# Double Ended hid Lights Info Needed



## johnnybuds (Nov 28, 2016)

Are They better Then The Screw In Kind? If so How.Thank You


----------



## orangesunshine (Nov 28, 2016)

johnnybuds said:


> Are They better Then The Screw In Kind? If so How.Thank You




yes they are better technology---screw in bulbs have hot spots---they don't emit an even color spectrum---the new DE fixtures burn from both ends and emit more evenly---Gavita is the leader in this new technology as far as i know and they recommend replacing the reflective tin occasionally for maximum reflectivity---pretty inexpensive maintenance---if i were in the light market---i would be buying Gavita---happy trails


----------



## johnnybuds (Nov 28, 2016)

orangesunshine said:


> yes they are better technology---screw in bulbs have hot spots---they don't emit an even color spectrum---the new DE fixtures burn from both ends and emit more evenly---Gavita is the leader in this new technology as far as i know and they recommend replacing the reflective tin occasionally for maximum reflectivity---pretty inexpensive maintenance---if i were in the light market---i would be buying Gavita---happy trails




Thank You OS :48:


----------



## umbra (Nov 28, 2016)

It is all about the height you have. The de bulbs create a heat effected zone that changes the spectrum and it is most noticeable in the 400nm to 700nm range. If you ever read the spec for LEDs they talk about PAR values. Light in the useable range is increased over a screw bulb. Gavita doesn't just make the de bulb they make a hood and ballast as well. I use the Sunlight air cooled hood for my de bulbs and a phantom ballast.

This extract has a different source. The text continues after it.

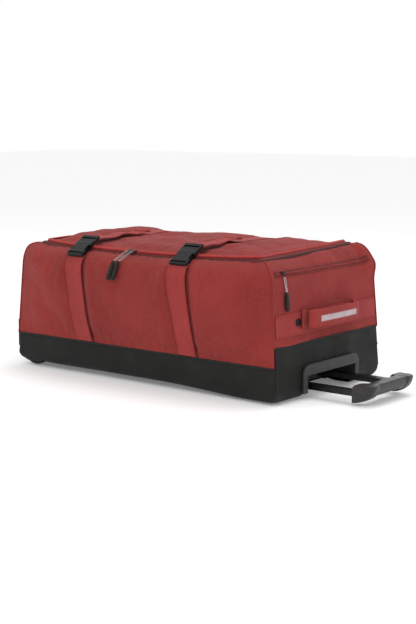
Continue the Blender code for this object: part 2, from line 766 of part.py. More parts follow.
def handle_cup(parts, cutters):
    """The moulded recess for the grip, with its arch-shaped bezel on the end of the bag."""
    face_x = HANDLE_END_X + 2 * GAP
    outline = arch_outline(0.107, 0.0735, 0.0145, 0.0235, 0.020)
    frame = Matrix(((0, 0, 1, face_x + 0.00225), (1, 0, 0, 0), (0, 1, 0, 0), (0, 0, 0, 1)))
    bezel = as_mesh(plate("handle_cup", outline, 0.0045, frame, None, parts), parts)
    paint(bezel, GREY_PLASTIC)
    half = CUP_HALF_WIDTH + FABRIC
    back = HANDLE_END_X - CUP_DEPTH
    body = box("cup_body", (back - FABRIC, -half, BASE_Z + 0.0005), (face_x + 0.001, half, CUP_HEIGHT_Z + FABRIC),
               None, cutters)
    combine(bezel, body, "UNION", cutters)
    inside = box("cup_inside", (back, -CUP_HALF_WIDTH, -0.05), (face_x + 0.05, CUP_HALF_WIDTH, CUP_HEIGHT_Z),
                 None, cutters)
    combine(bezel, inside, "DIFFERENCE", cutters)
    width = STAGE1_SIZE[0] / 2 + GAP
    height = STAGE1_SIZE[1] / 2 + GAP
    for side in (-1, 1):
        y = side * ROD_Y
        hole = box("rod_hole_%d" % side, (back - 0.02, y - width, ROD_Z - height),
                   (back + 0.02, y + width, ROD_Z + height), None, cutters)
        combine(bezel, hole, "DIFFERENCE", cutters)


def grip_section(across):
    """Inner X, outer X and how far the grip drops at a place from 0, middle, to 1, end."""
    ear_start = 1 - EAR_LENGTH / GRIP_HALF_WIDTH
    swell = min(1.0, max(0.0, (across - ear_start + 0.06) / 0.12))
    swell = swell * swell * (3 - 2 * swell)
    tip = max(0.0, (across - 0.90) / 0.10) ** 2
    inner = GRIP_OUTER_X - GRIP_DEPTH + 0.012 * (1 - swell)
    outer = GRIP_OUTER_X - 0.004 * (1 - swell) - 0.005 * tip
    return inner, outer, GRIP_DROP + (EAR_DROP - GRIP_DROP) * swell


def grip_ring(share, top):
    """The half section of the grip at a place from -1 to 1, upper (top 1) or lower (top -1)."""
    inner, outer, drop = grip_section(abs(share))
    height = GRIP_TOP if top > 0 else drop
    slope = 0.012 if top > 0 else 0.003
    radius = min(height, (outer - inner) * 0.5)
    ring = [(inner, 0), (inner, height * 0.5), (inner + slope, height)]
    arc = 8
    for step in range(arc + 1):
        angle = math.radians(90 - 90 * step / arc)
        ring.append((outer - radius + radius * math.cos(angle), height * math.sin(angle)))
    return [(x, share * GRIP_HALF_WIDTH, ROD_Z + top * (rise + GAP / 2)) for x, rise in ring]


def grip_half(name, top, parts, cutters):
    """One moulded half of the grip, lofted along its length and hollowed for the release bar."""
    shape = bmesh.new()
    stations = 28
    rings = []
    for station in range(stations + 1):
        ring = grip_ring(2 * station / stations - 1, top)
        rings.append([shape.verts.new(point) for point in ring])
    count = len(rings[0])
    for ring, following in zip(rings, rings[1:]):
        for index in range(count):
            after = (index + 1) % count
            shape.faces.new((ring[index], ring[after], following[after], following[index]))
    shape.faces.new(rings[0])
    shape.faces.new(rings[-1])
    bmesh.ops.recalc_face_normals(shape, faces=shape.faces)
    item = add_object(name, mesh_from(name, shape), GREY_PLASTIC, parts)
    for label, low, high in grip_hollows():
        combine(item, box(name + label, low, high, None, cutters), "DIFFERENCE", cutters)
    return item


def grip_hollows():
    """Boxes taken out of the grip: two rod sockets, the release channel and the trigger slot."""
    ear_x = GRIP_OUTER_X - GRIP_DEPTH
    wide = STAGE2_SIZE[0] / 2 + GAP
    high = STAGE2_SIZE[1] / 2 + GAP
    hollows = []
    for side in (-1, 1):
        low = (ear_x - 0.01, side * ROD_Y - wide, ROD_Z - high)
        hollows.append(("_socket_%d" % side, low, (ear_x + 0.0125, side * ROD_Y + wide, ROD_Z + high)))
    low = (ear_x + 0.0120, -0.077, ROD_Z - 0.0045)
    hollows.append(("_channel", low, (ear_x + 0.0290, 0.077, ROD_Z + 0.0045)))
    low = (ear_x - 0.01, -0.0305, ROD_Z - 0.0055)
    hollows.append(("_slot", low, (ear_x + 0.0290, 0.0305, ROD_Z + 0.0055)))
    return hollows


def release(parts, cutters):
    """The squeeze trigger with its bar inside the grip, and the rods that run down the tubes."""
    ear_x = GRIP_OUTER_X - GRIP_DEPTH
    bar_low = (ear_x + 0.0170, -0.075, ROD_Z - 0.0040)
    bar_high = (ear_x + 0.0230, 0.075, ROD_Z + 0.0040)
    bar = box("release_trigger", bar_low, bar_high, BLACK_PLASTIC, parts)
    pad_low = (ear_x + 0.0080, -0.0295, ROD_Z - 0.0050)
    pad = box("trigger_pad", pad_low, (ear_x + 0.0200, 0.0295, ROD_Z + 0.0050), None, cutters, bevel=0.0015)
    combine(bar, pad, "UNION", cutters)
    start = HANDLE_END_X - CUP_DEPTH - 0.110
    for side, label in ((-1, "near"), (1, "far")):
        middle = ((start + ear_x + 0.0165) / 2, side * ROD_Y, ROD_Z)
        length = ear_x + 0.0165 - start
        cylinder("release_rod_" + label, middle, (1, 0, 0), 0.002, length, BRIGHT_METAL, parts, sides=12)


def slider(parts, name, place, outward, along, finish):
    """A zip slider: a low wedge with a bridge for its link."""
    out = Vector(outward).normalized()
    run = Vector(along).normalized()
    frame = Matrix.Identity(4)
    frame.col[0][:3] = run
    frame.col[1][:3] = out.cross(run)
    frame.col[2][:3] = out
    frame.translation = place
    body = box(name, (-0.0055, -0.0045, 0), (0.0055, 0.0045, 0.0042), finish, parts, bevel=0.0012, segments=1)
    body.matrix_world = frame @ Matrix.Translation(body.location)
    return body


def zip_pull(parts, label, pivot, direction, droop, side_axis, link_length=0.036, grip_length=0.046):
    """A metal link and a rubber grip, both swinging from the slider."""
    link_dir = Vector(direction).normalized()
    grip_dir = Vector(droop).normalized()
    side = Vector(side_axis).normalized()
    half = 0.0032
    link_end = pivot + link_dir * link_length
    points = [pivot + side * half, link_end + side * half * 0.6, link_end - side * half * 0.6, pivot - side * half]
    link = tube("pull_link_" + label, points, 0.0010, BRIGHT_METAL, parts, resolution=0, cyclic=True)
    grip_start = link_end + grip_dir * 0.0018
    frame = Matrix.Identity(4)
    frame.col[0][:3] = side
    frame.col[1][:3] = grip_dir
    frame.col[2][:3] = side.cross(grip_dir)
    frame.translation = grip_start
    grip = box("pull_grip_" + label, (-0.0052, 0, -0.0024), (0.0052, grip_length, 0.0024), RUBBER, parts, bevel=0.0018)
    grip.matrix_world = frame @ Matrix.Translation(grip.location)
    return link


def zip_sliders(parts):
    """Two sliders meeting on the front of the main zip and one at the near end of the pocket zip."""
    for label, x in (("main_left", MID_X - 0.028), ("main_right", MID_X - 0.014)):
        place = side_point(-1, x, 1) + Vector((0, -0.0022, 0.0062))
        slider(parts, "zip_slider_" + label, place, (0, -0.35, 1), (1, 0, 0), DARK_METAL)
        pivot = place + MAIN_PIVOT
        tilt = math.radians(32)
        droop = math.radians(72)
        direction = (-PULL_LEAN, -math.cos(tilt), -math.sin(tilt))
        hang = (-PULL_LEAN, -math.cos(droop), -math.sin(droop))
        zip_pull(parts, label, pivot, direction, hang, (1, 0, 0))
    share = pocket_share()
    place = raised(end_surface, 0.085, share, 0.0024, (1, 0, 0))
    outward = (place - Vector(end_point(1, -0.83, share))).normalized()
    slider(parts, "zip_slider_pocket", place, outward, (0, 1, 0), DARK_METAL)
    pivot = place + POCKET_PIVOT
    zip_pull(parts, "pocket", pivot, (0.20, 0, -1), (0.075, 0, -1), (0, 1, 0), link_length=0.0290, grip_length=0.040)


def build():
    clear_scene()
    parts = new_collection("rolling_duffel_bag")
    cutters = new_collection("cutters", hidden=True)
    base_tub(parts, cutters)
    base_end_wall(parts)
    fabric_panels(parts)
    lid(parts)
    zips(parts)
    end_band(parts)
    grab_handle(parts)
    for label, offset in (("left", -STRAP_OFFSET_X), ("right", STRAP_OFFSET_X)):
        centre_x = MID_X + STRAP_SHIFT_X + offset
        straps(parts, label, centre_x)
        buckle(parts, cutters, label, centre_x)
    for label, side in (("near", -1), ("far", 1)):
        wheel(parts, cutters, label, side)
    skid_rails(parts)
    trolley(parts, cutters)
    handle_cup(parts, cutters)
    grip_half("grip_upper", 1, parts, cutters)
    grip_half("grip_lower", -1, parts, cutters)
    release(parts, cutters)
    zip_sliders(parts)


build()
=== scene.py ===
"""Looks of the rolling duffel bag: fabric, straps, zips, plastics and the studio round it."""

import math

import bmesh
import bpy
import numpy as np
from mathutils import Matrix, Vector, noise


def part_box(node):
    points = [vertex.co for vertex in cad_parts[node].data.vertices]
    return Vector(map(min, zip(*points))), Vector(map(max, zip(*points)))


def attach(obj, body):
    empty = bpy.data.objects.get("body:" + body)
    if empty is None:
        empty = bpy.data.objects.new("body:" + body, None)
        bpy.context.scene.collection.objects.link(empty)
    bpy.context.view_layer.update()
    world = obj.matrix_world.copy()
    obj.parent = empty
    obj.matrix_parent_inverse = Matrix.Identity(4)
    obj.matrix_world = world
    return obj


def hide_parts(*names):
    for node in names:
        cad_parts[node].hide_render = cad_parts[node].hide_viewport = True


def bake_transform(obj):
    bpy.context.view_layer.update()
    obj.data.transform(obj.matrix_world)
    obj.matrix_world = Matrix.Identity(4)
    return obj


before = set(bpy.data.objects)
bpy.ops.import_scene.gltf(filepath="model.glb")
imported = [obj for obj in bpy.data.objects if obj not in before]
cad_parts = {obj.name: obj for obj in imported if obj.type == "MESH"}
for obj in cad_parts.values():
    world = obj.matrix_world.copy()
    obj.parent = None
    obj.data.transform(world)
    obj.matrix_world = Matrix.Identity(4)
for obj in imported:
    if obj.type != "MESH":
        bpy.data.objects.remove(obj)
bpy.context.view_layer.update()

# The bag's driving dimensions, in metres, as the CAD has them.
MID_X = -0.079
HALF_LENGTH = 0.3835
HALF_DEPTH = 0.205
BASE_Z = 0.012
SEAM_Z = 0.078
END_SEAM_Z = 0.1205
TOP_Z = 0.297
SHOULDER_RISE = 0.050
STRAIGHT_SHARE = 0.62
SHOULDER_ANGLE = math.radians(75)
ZIP_SAG = 0.008
STRAP_X = {"left": -0.245, "right": 0.061}
STRAP_LEAN = 0.010
BAND_LOW_Z = 0.140
BAND_HIGH_Z = 0.187
HANDLE_Z = 0.1715
FOOT_X = 0.2996
POCKET_ZIP_Z = 0.2705
ROD_Z = 0.0245
GRIP_OUTER_X = 0.4655
GRIP_DEPTH = 0.050
GRIP_HALF_WIDTH = 0.088
LENGTH_TAPER = 0.070
DEPTH_TAPER = 0.046
CUP_OPENING = ((0.2280, -0.0962, -0.05), (0.36, 0.0962, 0.0537))
PRESSURE = 1.6
PUFF_CAP = 0.0045
PUFF_FRAMES = 14
TEETH_PITCH = 0.0026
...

I only have 8 ft of headroom so the air cooled hood are necessary.


----------



## trillions of atoms (Nov 28, 2016)

^^


----------



## johnnybuds (Nov 29, 2016)

umbra said:


> It is all about the height you have. The de bulbs create a heat effected zone that changes the spectrum and it is most noticeable in the 400nm to 700nm range. If you ever read the spec for LEDs they talk about PAR values. Light in the useable range is increased over a screw bulb. Gavita doesn't just make the de bulb they make a hood and ballast as well. I use the Sunlight air cooled hood for my de bulbs and a phantom ballast. I only have 8 ft of headroom so the air cooled hood are necessary.



Thanks Umbra. i only have 8 feet also.


----------



## lyfespan (Nov 29, 2016)

umbra said:


> It is all about the height you have. The de bulbs create a heat effected zone that changes the spectrum and it is most noticeable in the 400nm to 700nm range. If you ever read the spec for LEDs they talk about PAR values. Light in the useable range is increased over a screw bulb. Gavita doesn't just make the de bulb they make a hood and ballast as well. I use the Sunlight air cooled hood for my de bulbs and a phantom ballast. I only have 8 ft of headroom so the air cooled hood are necessary.



een running 10-14 nanolux DEs for 2 years now, having 16' ceilings helps tons, i dont have air conditioning, i use the height and convection to move all the heat out while constantly drawing cool moist air in


----------